If you would closely examine the first three chapters of the epistle to the Ephesians, one can’t help but see the purpose of God’s eternal counsels for the believer/church brought out so beautifully in them. Look at every passage, every single verse of the three chapters – it only speaks of the work that God has done or will do. The work that God does in grace, all of it together, are the eternal counsels of God. These are the things that will last, that will remain.

· Eph. 1:3-8 God’s counsels for the individual believer (Christian)
· Eph. 1:9-10 God’s counsels center on the glory of God on Jesus Christ made head of all things, in heaven and earth
· Eph. 1:11-18 God’s calling and His inheritance for the believer in Christ
· Eph. 1:19-23 God’s counsels for the church, the body of Christ, the body of the Man God raised from the dead
· Eph. 2:1-10 God’s intended purpose (counsels) in the individual redemption of the believer
· Eph 2:11-22 God’s counsels concerning His building of the church, the body, the household or temple of God
· Eph. 3:1-11 God’s hidden mystery, the church – hidden from the prophets and prophecy, now revealed by the Holy Spirit sent down
· Eph. 3:12-21 Our present privilege and blessing in Christ, to the eternal glory of God.

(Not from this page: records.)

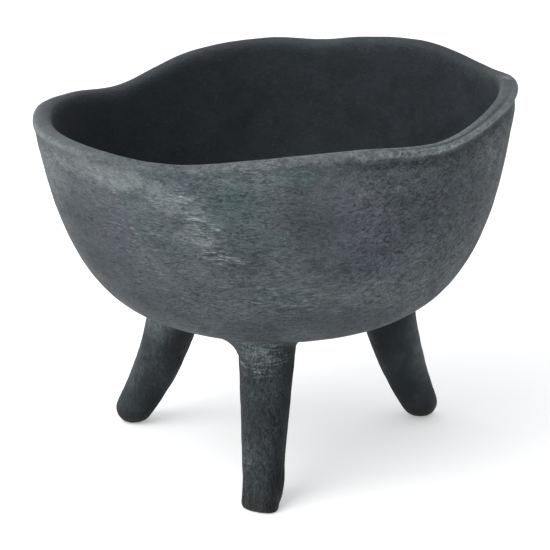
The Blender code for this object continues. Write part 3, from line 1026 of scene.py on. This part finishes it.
def lay_coil(leg):
    """A ring drawn out section by section round the leg and closed on itself."""
    work = bmesh.new()
    rings = []
    for side in range(COIL_SIDES):
        turn = 2 * math.pi * side / COIL_SIDES
        rings.append([work.verts.new(point) for point in coil_section(leg, turn)])
    for ring, following in zip(rings, rings[1:] + rings[:1]):
        for i in range(len(ring)):
            j = (i + 1) % len(ring)
            work.faces.new((ring[i], ring[j], following[j], following[i]))
    bmesh.ops.recalc_face_normals(work, faces=work.faces)
    name = leg["name"] + "_luting"
    mesh = bpy.data.meshes.new(name)
    work.to_mesh(mesh)
    work.free()
    coil = bpy.data.objects.new(name, mesh)
    bpy.context.scene.collection.objects.link(coil)
    put_in_place(coil)
    round_off(coil, 1)
    onto_bowl = [clamped(1 - gap_to_bowl(vertex.co) / COIL_BLEND) for vertex in coil.data.vertices]
    coil.data.attributes.new("onto_bowl", "FLOAT", "POINT").data.foreach_set("value", onto_bowl)
    return coil


coil_clay = leg_finish("coil_clay")
for leg in LEGS:
    coil = lay_coil(leg)
    press_unevenly(coil, 0.0003, 0.010, (1.0, 1.0, 0.4))
    coil.data.materials.append(coil_clay)
    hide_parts(leg["name"] + "_coil")
    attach(coil, "root")


# ---- The studio ----
# A white floor that runs out of sight, soft light from all round, and one large lamp high on the
# left in front. The camera stands a metre away and looks down on the bowl.
bpy.ops.object.select_all(action="DESELECT")
bpy.ops.mesh.primitive_plane_add(size=12.0, location=(0, 0, 0))
floor = bpy.context.object
floor.name = "studio_floor"
white = bpy.data.materials.new("studio_white")
white.use_nodes = True
paint = white.node_tree.nodes["Principled BSDF"].inputs
paint["Base Color"].default_value = (0.93, 0.93, 0.93, 1)
paint["Roughness"].default_value = 0.9
paint["Specular IOR Level"].default_value = 0.0
paint["Emission Color"].default_value = (1, 1, 1, 1)
paint["Emission Strength"].default_value = 0.30
floor.data.materials.append(white)

world = bpy.data.worlds.new("studio_air")
world.use_nodes = True
air = world.node_tree
toward = put(air, "ShaderNodeTexCoord").outputs["Generated"]
BRIGHTER_TOWARD = (-0.27, 0.20, 0.12)
leaning = put(air, "ShaderNodeVectorMath", {0: toward, 1: BRIGHTER_TOWARD}, operation="DOT_PRODUCT")
air.nodes["Background"].inputs["Color"].default_value = (0.97, 0.99, 1.0, 1)
light = plus(air, leaning.outputs["Value"], 0.78)
air.links.new(light, air.nodes["Background"].inputs["Strength"])
bpy.context.scene.world = world

bpy.ops.object.light_add(type="AREA", location=(-1.0, -0.75, 1.15))
lamp = bpy.context.object
lamp.name = "soft_lamp"
lamp.data.shape = "DISK"
lamp.data.size = 1.5
lamp.data.energy = 17.5
lamp.rotation_euler = (Vector((0, 0, 0.08)) - lamp.location).to_track_quat("-Z", "Y").to_euler()

bpy.ops.object.camera_add(location=(-0.0003, -0.9992, 0.3963), rotation=(math.radians(71.84), 0, 0))
camera = bpy.context.object
camera.name = "camera"
camera.data.sensor_width = 36
camera.data.lens = 183.07
bpy.context.scene.camera = camera
bpy.context.scene.view_settings.view_transform = "Standard"
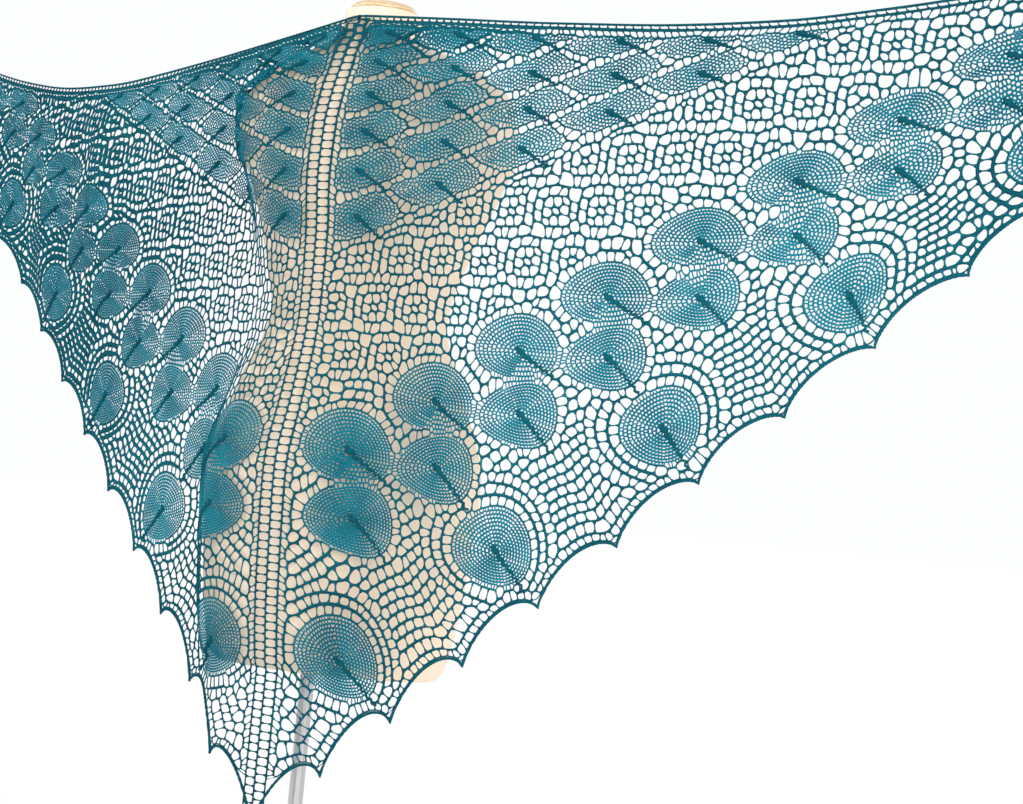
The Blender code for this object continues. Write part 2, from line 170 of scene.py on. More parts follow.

Jesus Christ is the center piece of all God’s counsels (Eph. 1:10). But the believer is “in Christ,” and so, the believer/church is in a significant place in these counsels by the sovereign choice and grace of God. He has purposed our place to be “in heavenly places” (Eph. 1:3; 2:6). This should be apparent concerning the church, the body of the risen Man, after we read to the end of the first chapter (Eph. 1:19-23). It speaks of Jesus being raised from the dead by God, being glorified and exalted to the right hand of God, and given authority and power over all creation. The church is then seen in heavenly places in union with Christ its Head. We are destined to sit in heavenly places in Christ Jesus, the church’s privileged place in the government of God over the millennial earth. This all is God’s work in His sovereign choice of the believer/church in Christ before the foundations of the world (Eph. 1:4).

I also notice that the place in Christ that God has given to the believer/church is so much better and higher and more blessed than that of Israel. There isn’t really much mention of Israel in these chapters. Israel will have a place on the earth. But this is not a place in Christ in the heavens. The Jews will enjoy physical blessings and prosperity, all earthly and temporal things. But the believer/church is blessed with every spiritual blessing in the heavenly places in Christ (Eph. 1:3). On the earth Israel becomes the inheritance of Jehovah. But the believer/church shares with Christ as co-heir all that He inherits. This is quite a difference. You become the inheritance of God, or you obtain an inheritance from God (Eph. 1:11). Some theologians teach that the believer’s/church’s place is to enjoy the scraps of blessing which fall from the table set by God for Israel (Matt. 15:24-27). But does the first three chapters of Ephesians sound like that teaching is remotely true?